No double-dipping on medical injury compensation: High court

. 4 MIN READ
By
Tanya Albert Henry , Contributing News Writer

Maryland physicians, thanks to a recent state high court ruling, won’t be targets for patients seeking money for injuries for which other sources have already compensated them.

The Litigation Center of the American Medical Association and State Medical Societies and the Maryland State Medical Society filed an amicus brief in the case, urging the court to uphold the state’s long-standing “One Satisfaction Rule” that ensures a plaintiff is paid just once for his or her losses.

Without that protection, “Maryland law will encourage plaintiffs to file multiple, successive lawsuits seeking compensation for some of all of the same injuries. Doctors and medical facilities may be looked upon as deep pockets for additional funds even after a plaintiff has, though settlements, already received compensation for their alleged injuries,” the Litigation Center brief told the justices.

In an April 29 ruling in Gallagher v. Mercy Medical Center Inc., the Court of Appeals of Maryland—the state’s highest court—ruled Michele Gallagher could not go forward with a medical malpractice lawsuit she filed against a hospital where she was treated after a car crash. The court said she agreed to, and received, a settlement from her auto insurance company for medical bills for which she was now seeking money from Mercy Medical Center.

Court: No evading earlier rulings

After being rear-ended in a 2011 car crash, Gallagher underwent two reconstructive breast surgeries. After the second surgery in 2012, she developed cellulitis and received intravenous antibiotics through a peripherally inserted central catheter (PICC) line.

When the PICC line was inserted, Gallagher’s brachial artery was punctured, requiring surgery and outpatient treatment, court documents show. She initially sued the other car’s driver and her own insurance company, State Farm, saying that her policy compensated her for “bodily injuries and losses sustained due to the negligence of an underinsured motorist.” Bills related to her second surgery, cellulitis treatment, PICC line procedure, vascular surgery and her treatment after the PICC line procedure were part of that lawsuit.

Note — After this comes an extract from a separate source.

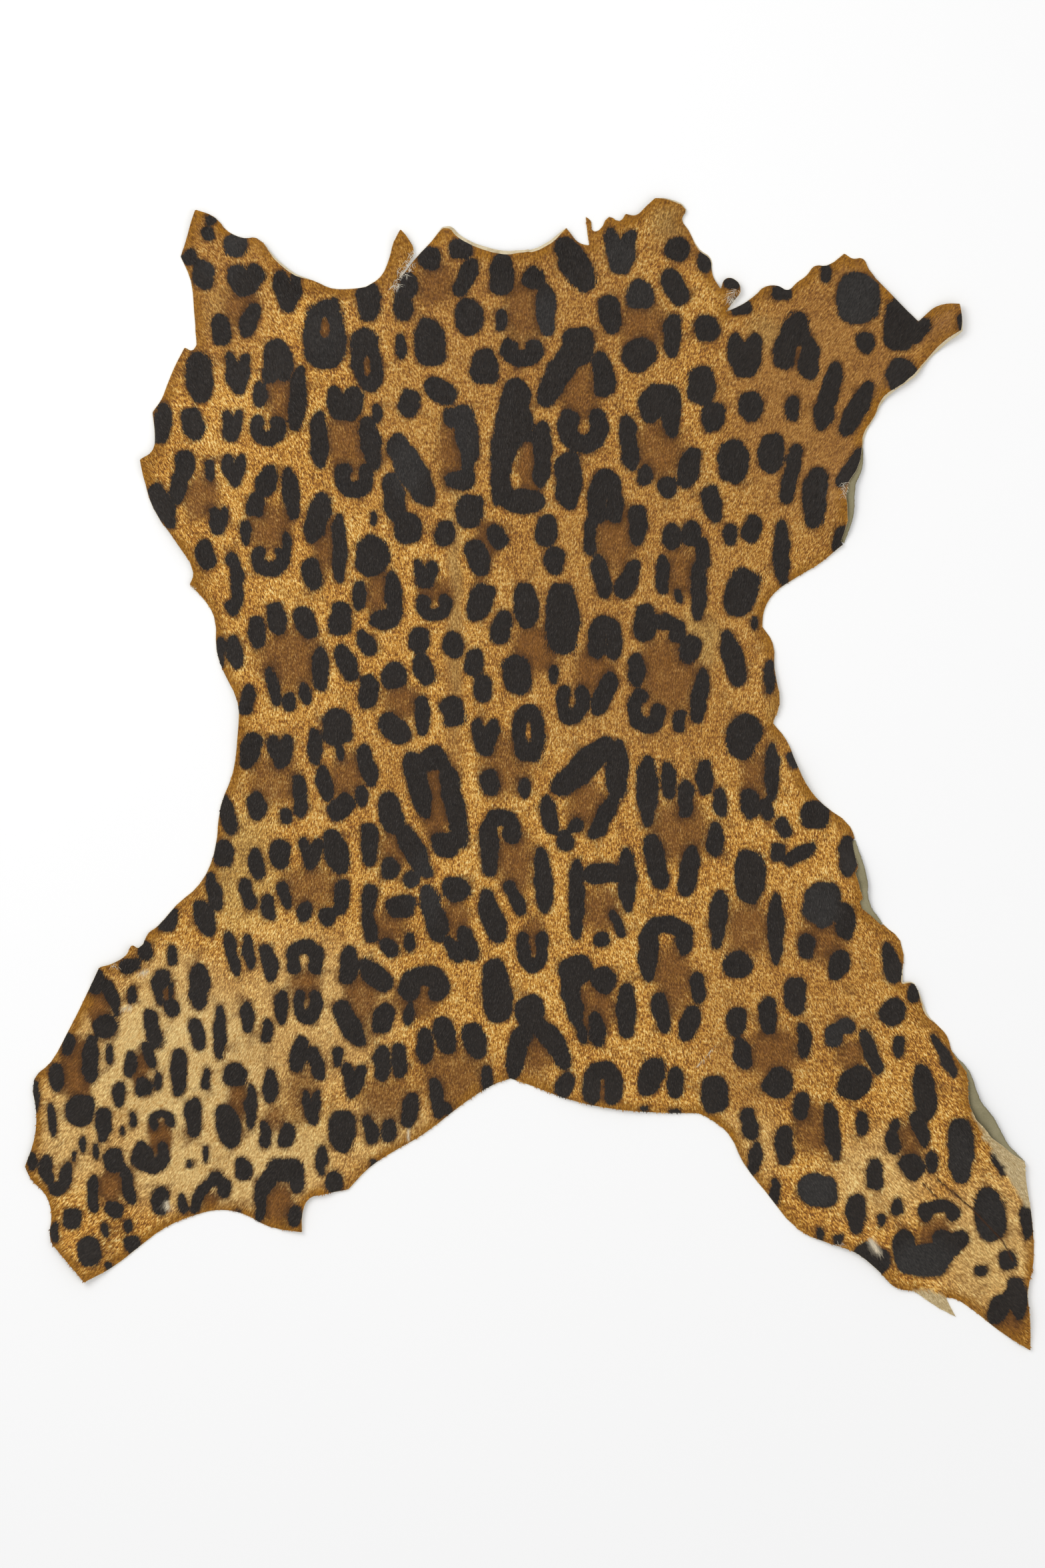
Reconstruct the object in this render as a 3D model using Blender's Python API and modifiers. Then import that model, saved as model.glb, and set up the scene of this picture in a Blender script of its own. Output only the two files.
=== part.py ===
"""A printed calfskin hide, hair side up, laid flat on a floor.

One cut sheet: neck at +Y, tail notch at -Y, the underside on z = 0 except where an edge or a leg lifts.
The outline and the places of the waves are given as (across, down) in units of a 1728-unit long hide,
with across to the right and down towards the tail, so that the sheet is drawn the way that it is seen
from above. UNIT turns them into metres.
"""

import math

import bmesh
import bpy
from mathutils import Vector

# Driving dimensions in metres
LENGTH = 1.08
THICKNESS = 0.003
GRID = 0.018

# How far one unit of the tables is, from the nose edge to the longest hind toe
TOP_ROW = 297
BOTTOM_ROW = 2025
UNIT = LENGTH / (BOTTOM_ROW - TOP_ROW)

# Straight pieces that each curve between two edge points is cut into
CURVE_STEPS = 3
# Points of the edge and of the grid's cuts nearer than this are one point
SNAP = 0.0004

# The cut edge, clockwise from the left foreleg's toe, as smooth stretches of (across, down).
# A sharp corner stands where one stretch ends and the next begins.
EDGE = {
    "left foreleg front": [
        (293, 315), (322, 326), (343, 348), (368, 357), (386, 357), (414, 386), (446, 411),
        (470, 420), (497, 432), (530, 433), (549, 430),
    ],
    "left ear front": [(549, 430), (571, 415), (584, 388), (591, 362), (601, 344)],
    "left ear back": [(601, 344), (613, 358), (621, 377), (611, 397), (592, 427)],
    "neck corner left": [(592, 427), (604, 413), (622, 389), (648, 361), (664, 341)],
    "neck": [(664, 341), (677, 340), (690, 352), (721, 367), (775, 376), (808, 370), (849, 342)],
    "neck notch": [(849, 342), (857, 352), (869, 364), (884, 368)],
    "neck spike": [(884, 368), (881, 350), (878, 325)],
    "right ear front": [
        (878, 325), (887, 332), (889, 346), (899, 345), (914, 325), (930, 331), (939, 320),
    ],
    "right ear": [(939, 320), (954, 322), (968, 310), (982, 297)],
    "throat right": [
        (982, 297), (1001, 298), (1029, 314), (1023, 328), (1033, 345), (1050, 374), (1067, 388),
        (1069, 410), (1082, 434),
    ],
    "torn tuft": [(1082, 434), (1088, 419), (1102, 419), (1112, 436), (1104, 448), (1089, 467)],
    "right foreleg front": [
        (1089, 467), (1113, 456), (1130, 444), (1148, 430), (1168, 429), (1182, 435), (1195, 424), (1210, 413),
        (1222, 399), (1241, 398), (1267, 380),
    ],
    "right foreleg shin": [(1267, 380), (1280, 388), (1295, 388), (1304, 404), (1337, 440), (1378, 482)],
    "right foreleg heel": [(1378, 482), (1398, 465), (1419, 457), (1440, 457)],
    "right foreleg toe": [(1440, 457), (1443, 474), (1444, 497)],
    "right foreleg back": [
        (1444, 497), (1424, 512), (1394, 540), (1371, 568), (1331, 597), (1309, 632), (1296, 658),
        (1293, 700), (1284, 726), (1280, 773), (1265, 816),
    ],
    "right armpit": [(1265, 816), (1232, 844), (1191, 869), (1161, 891), (1147, 915), (1144, 940)],
    "right chest": [(1144, 940), (1160, 965), (1163, 1003), (1170, 1056), (1160, 1084)],
    "right flank": [
        (1160, 1084), (1180, 1110), (1192, 1136), (1210, 1175), (1235, 1206), (1276, 1240),
        (1286, 1272), (1301, 1321), (1303, 1346), (1323, 1384), (1351, 1411), (1355, 1474),
    ],
    "right haunch": [(1355, 1474), (1368, 1473), (1376, 1482), (1384, 1502)],
    "right hind leg outer": [
        (1384, 1502), (1391, 1520), (1405, 1536), (1421, 1554), (1430, 1581), (1449, 1601),
        (1456, 1614), (1468, 1648), (1485, 1670), (1511, 1715), (1521, 1727), (1537, 1742),
    ],
    "right shank": [
        (1537, 1742), (1539, 1770), (1548, 1826), (1551, 1890), (1543, 1938), (1546, 1981),
        (1546, 2025),
    ],
    "right hind leg inner": [(1546, 2025), (1498, 1995), (1451, 1959), (1434, 1949), (1419, 1946)],
    "bare tongue outer": [(1419, 1946), (1427, 1962), (1434, 1975)],
    "bare tongue inner": [(1434, 1975), (1407, 1961), (1372, 1937)],
    "right thigh": [
        (1372, 1937), (1343, 1931), (1322, 1911), (1284, 1880), (1247, 1866), (1199, 1845),
        (1149, 1788), (1115, 1744), (1093, 1701), (1064, 1678), (1048, 1670),
    ],
    "tail edge right": [(1048, 1670), (977, 1669), (913, 1663), (851, 1649), (801, 1630), (766, 1618)],
    "tail edge left": [
        (766, 1618), (743, 1626), (699, 1653), (636, 1701), (593, 1726), (555, 1751), (523, 1784),
    ],
    "left thigh": [(523, 1784), (487, 1792), (466, 1798), (456, 1818), (455, 1848)],
    "left hind leg inner": [
        (455, 1848), (404, 1840), (363, 1820), (331, 1815), (302, 1820), (249, 1841), (208, 1871),
        (167, 1902), (126, 1923),
    ],
    "left hind toe": [(126, 1923), (90, 1880), (76, 1861), (77, 1820), (68, 1792), (46, 1768), (37, 1749)],
    "left hind leg outer": [
        (37, 1749), (50, 1710), (54, 1673), (51, 1619), (76, 1593), (103, 1545), (128, 1495),
        (149, 1450),
    ],
    "left haunch": [
        (149, 1450), (170, 1443), (190, 1430), (198, 1417), (207, 1421), (222, 1399), (236, 1389),
        (265, 1357), (300, 1325), (321, 1280), (331, 1209), (349, 1159), (356, 1100), (356, 1054),
        (335, 1007), (325, 976), (321, 925), (303, 896), (284, 877),
    ],
    "left flank": [(284, 877), (289, 859), (268, 821), (230, 764), (215, 714), (210, 689)],
    "left elbow": [(210, 689), (228, 675), (231, 651), (228, 619)],
    "left foreleg back": [(228, 619), (242, 599), (250, 579), (262, 550), (277, 521)],
    "left foreleg wrist": [(277, 521), (290, 525), (293, 497), (291, 468), (286, 421), (271, 385)],
    "left foreleg shin": [(271, 385), (280, 356), (287, 331), (293, 315)],
}

# Where the sheet stands off the floor: the crest's middle, half its length and half its width in units,
# the way it runs in degrees from across, anticlockwise, and the height of its underside in metres.
WAVES = {
    "neck edge": (776, 352, 130, 62, 0, 0.008),
    "left ear": (602, 352, 58, 48, 90, 0.006),
    "left foreleg front": (428, 388, 110, 52, -38, 0.007),
    "left foreleg toe": (290, 330, 70, 60, 60, 0.005),
    "right ear": (975, 305, 95, 55, 15, 0.006),
    "torn tuft": (1104, 432, 52, 42, 0, 0.006),
    "right foreleg shin": (1345, 440, 80, 45, -45, 0.005),
    "right foreleg toe": (1436, 478, 70, 52, 70, 0.009),
    "right foreleg wrist": (1362, 580, 95, 46, 42, 0.007),
    "right foreleg back": (1270, 746, 100, 38, 78, 0.010),
    "right chest": (1168, 1030, 80, 44, 85, 0.005),
    "right flank": (1204, 1168, 85, 50, -62, 0.008),
    "right belly": (1292, 1330, 85, 36, -72, 0.009),
    "right haunch": (1372, 1486, 60, 48, -60, 0.006),
    "right hind leg outer": (1466, 1670, 140, 44, -57, 0.012),
    "right shank": (1500, 1740, 160, 80, -62, 0.005),
    "right hind toe": (1548, 1960, 90, 52, 90, 0.006),
    "right thigh": (1290, 1884, 130, 48, -33, 0.005),
    "tail edge": (905, 1666, 150, 46, -8, 0.004),
    "left thigh": (470, 1820, 70, 52, 70, 0.006),
    "left hind toe": (112, 1900, 85, 52, -52, 0.006),
    "left hind leg outer": (42, 1690, 120, 50, 80, 0.005),
    "left haunch": (180, 1424, 100, 48, 38, 0.005),
    "left waist": (352, 1080, 120, 46, 90, 0.005),
    "left flank": (258, 820, 110, 50, -58, 0.007),
    "left elbow": (216, 672, 80, 48, 90, 0.006),
    "left shoulder rise": (420, 610, 190, 70, 62, 0.003),
    "right shoulder rise": (1080, 640, 210, 70, 118, 0.003),
    "left hip rise": (350, 1540, 200, 75, 48, 0.004),
    "right hip rise": (1240, 1560, 220, 75, -52, 0.004),
}

# The printed hair's mean colour, straw brown
HAIR_COLOUR = (0.42, 0.25, 0.09, 1.0)
HAIR_ROUGHNESS = 0.62


def place(across, down):
    """A table's point in metres, before the sheet is centred."""
    return Vector((across * UNIT, -down * UNIT, 0.0))


def edge_knots():
    """Each edge point once, with True where two stretches meet in a corner."""
    knots = []
    for stretch in EDGE.values():
        for index, (across, down) in enumerate(stretch[:-1]):
            knots.append((place(across, down), index == 0))
    return knots


def outline_curve():
    """The cut edge as one closed flat curve, filled."""
    data = bpy.data.curves.new("edge", "CURVE")
    data.dimensions = "2D"
    data.fill_mode = "BOTH"
    data.resolution_u = CURVE_STEPS
    spline = data.splines.new("BEZIER")
    knots = edge_knots()
    spline.bezier_points.add(len(knots) - 1)
    for point, (where, corner) in zip(spline.bezier_points, knots):
        point.co = where
        point.handle_left_type = "VECTOR" if corner else "AUTO"
        point.handle_right_type = point.handle_left_type
    spline.use_cyclic_u = True
    return bpy.data.objects.new("edge", data)


def flat_sheet(curve):
    """The filled curve as a mesh: one flat face, facing up."""
    bpy.context.scene.collection.objects.link(curve)
    graph = bpy.context.evaluated_depsgraph_get()
    mesh = bpy.data.meshes.new_from_object(curve.evaluated_get(graph))
    bpy.data.objects.remove(curve)
    sheet = bmesh.new()
    sheet.from_mesh(mesh)
    bpy.data.meshes.remove(mesh)
    bmesh.ops.remove_doubles(sheet, verts=sheet.verts, dist=SNAP)
    inner = [edge for edge in sheet.edges if len(edge.link_faces) > 1]
    bmesh.ops.dissolve_edges(sheet, edges=inner, use_verts=False)
    for face in sheet.faces:
        if face.normal.z < 0:
            face.normal_flip()
    return sheet


def centre(sheet):
    """Moves the sheet's bounding box onto the origin and returns how far it went."""
    across = [vert.co.x for vert in sheet.verts]
    along = [vert.co.y for vert in sheet.verts]
    shift = Vector((-(min(across) + max(across)) / 2, -(min(along) + max(along)) / 2, 0.0))
    bmesh.ops.translate(sheet, verts=sheet.verts, vec=shift)
    return shift


def cut_into_squares(sheet):
    """Cuts the sheet along a square grid, so that it can bend."""
    for axis in (0, 1):
        normal = Vector((0.0, 0.0, 0.0))
        normal[axis] = 1.0
        reach = max(abs(vert.co[axis]) for vert in sheet.verts)
        count = math.ceil(reach / GRID)
        for step in range(-count, count + 1):
            everything = [*sheet.verts, *sheet.edges, *sheet.faces]
            bmesh.ops.bisect_plane(
                sheet, geom=everything, dist=SNAP, plane_co=normal * step * GRID, plane_no=normal
            )
    bmesh.ops.remove_doubles(sheet, verts=sheet.verts, dist=SNAP)
    bmesh.ops.dissolve_degenerate(sheet, edges=sheet.edges, dist=SNAP)


def rise(point, shift):
    """The underside's height at a point: the highest of the waves that reach it."""
    height = 0.0
    for across, down, half_length, half_width, turn, crest in WAVES.values():
        away = point - place(across, down) - shift
        run = Vector((math.cos(math.radians(turn)), math.sin(math.radians(turn)), 0.0))
        along = away.dot(run) / (half_length * UNIT)
        aside = away.cross(run).z / (half_width * UNIT)
        distance = math.hypot(along, aside)
        if distance < 1.0:
            height = max(height, crest * math.cos(distance * math.pi / 2) ** 2)
    return height


def hair_material():
    material = bpy.data.materials.new("printed calf hair")
    material.use_nodes = True
    shader = material.node_tree.nodes["Principled BSDF"]
    shader.inputs["Base Color"].default_value = HAIR_COLOUR
    shader.inputs["Roughness"].default_value = HAIR_ROUGHNESS
    shader.inputs["Metallic"].default_value = 0.0
    return material


def make_hide(collection):
    """The whole skin: the cut outline, bent up along its waves and given its thickness."""
    sheet = flat_sheet(outline_curve())
    shift = centre(sheet)
    cut_into_squares(sheet)
    for vert in sheet.verts:
        vert.co.z = rise(vert.co, shift)
    mesh = bpy.data.meshes.new("hide")
    sheet.to_mesh(mesh)
    sheet.free()
    hide = bpy.data.objects.new("hide", mesh)
    collection.objects.link(hide)
    skin = hide.modifiers.new("thickness", "SOLIDIFY")
    skin.thickness = THICKNESS
    skin.offset = 1.0
    mesh.materials.append(hair_material())
    return hide


def main():
    for old in list(bpy.data.objects):
        bpy.data.objects.remove(old)
    collection = bpy.data.collections.new("printed calfskin hide")
    bpy.context.scene.collection.children.link(collection)
    make_hide(collection)


main()
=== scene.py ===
"""Printed calfskin hide: one skin with its short hair on, screen printed with a leopard print, laid flat."""

import math
import random

import bmesh
import bpy
import numpy as np
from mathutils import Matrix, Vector, kdtree, noise
from mathutils.bvhtree import BVHTree
from mathutils.geometry import delaunay_2d_cdt


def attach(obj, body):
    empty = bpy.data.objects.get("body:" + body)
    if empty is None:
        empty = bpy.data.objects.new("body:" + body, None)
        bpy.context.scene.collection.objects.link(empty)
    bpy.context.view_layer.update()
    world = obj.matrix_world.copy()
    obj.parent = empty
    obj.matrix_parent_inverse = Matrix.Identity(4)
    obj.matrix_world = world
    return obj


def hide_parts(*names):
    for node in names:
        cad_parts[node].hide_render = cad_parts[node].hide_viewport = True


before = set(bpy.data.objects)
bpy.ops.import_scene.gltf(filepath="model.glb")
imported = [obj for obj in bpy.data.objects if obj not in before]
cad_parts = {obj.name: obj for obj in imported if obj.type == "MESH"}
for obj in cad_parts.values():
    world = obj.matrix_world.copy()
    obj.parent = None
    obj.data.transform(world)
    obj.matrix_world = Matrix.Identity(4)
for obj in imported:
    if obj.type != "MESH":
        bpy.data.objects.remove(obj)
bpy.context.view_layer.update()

# The tables below give places on the skin as (across, down) in units of 0.625 mm, as seen from above
# with the neck at the top. MIDDLE is where the part's own origin lies in them.
UNIT = 0.000625
MIDDLE = (794.226, 1160.942)

# Sizes in metres
CAD_THICKNESS = 0.003
LEATHER = 0.0018
THINNEST = 0.0009
HAIR_STEP = 0.0033
FLESH_STEP = 0.009
RIM_STEP = 0.0018
RIM_REACH = 0.03
CUT_LEAN = 0.0003
STRIP_TUCK = 0.012
STRIP_WALL = 0.0012
STRIP_LIFT = 0.0004
LOCKS = 76000  # a square metre, in each layer of hair
FIBRE_WIDTH = 0.00035
UPWARD = 0.3  # the least upward lean of a face of the hair side
STRIP_COLUMNS = 9

# The print, in units: how far its ink is followed, how much it spreads in the hair, how softly spots that
# touch run together, and how far from round they are in shape
NEAR = 24.0
PRINT_SPREAD = 0.5
MELT = 2.5
SQUARENESS = 2.4
EGG = 0.16

# How much the lie of the hair spreads towards the legs, from the row and the line of the spine
SPREAD = 0.9
SPREAD_ROW = 1130
SPREAD_REACH = 820
SPINE = 790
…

She settled with the other car’s driver and proceeded with her lawsuit against State Farm. She ultimately settled that lawsuit in 2015 for $125,000 after the trial’s opening arguments. In 2016, Gallagher then filed a medical malpractice claim against Mercy, alleging the hospital was vicariously responsible for negligent medical care she received during the PICC line procedure.

The trial court said State Farm already compensated Gallagher for the damages she sought from Mercy, so the lawsuit couldn’t go forward. She challenged that decision, arguing that she wasn’t completely and fully compensated because before she settled with State Farm the trial court for that case said she couldn’t enter belatedly produced documents into evidence, which included medical bills relating to the PICC line procedure.

The Court of Appeals of Maryland in April said that still didn’t allow her to now sue Mercy over those damages.

“If we were to accept [Gallagher’s] approach, it would mean she could evade the consequences of her discovery sanction,” the justices wrote.

Gallagher also argued that not being allowed to enter the bills into evidence was part of her decision to settle. But the court said that, too, is an invalid reason to go forward with another claim.

“She weighted her claim’s value against the risk of placing her fate in the hands of the jury,” the court decision says. “Where, as here, petitioner enters into an entirely voluntarily settlement for all of the injuries that she sustained, she cannot ask the court to conduct a post hoc appraisal of the value of her claims.”

If the court had gone the other way, the Litigation Center brief says, plaintiffs would have been incentivized to file multiple lawsuits for the same injury.

“Physicians and their insurers, facing a lengthy and expensive process that will include the need for expert witnesses, may be compelled to settle these claims regardless of whether a doctor shares any responsibility for a plaintiff’s injury even when a plaintiff has already received full compensation for the alleged harm,” the brief told the court. “It is this type of double recovery and waste of judicial resources that the One Satisfaction Rule is intended to prevent.”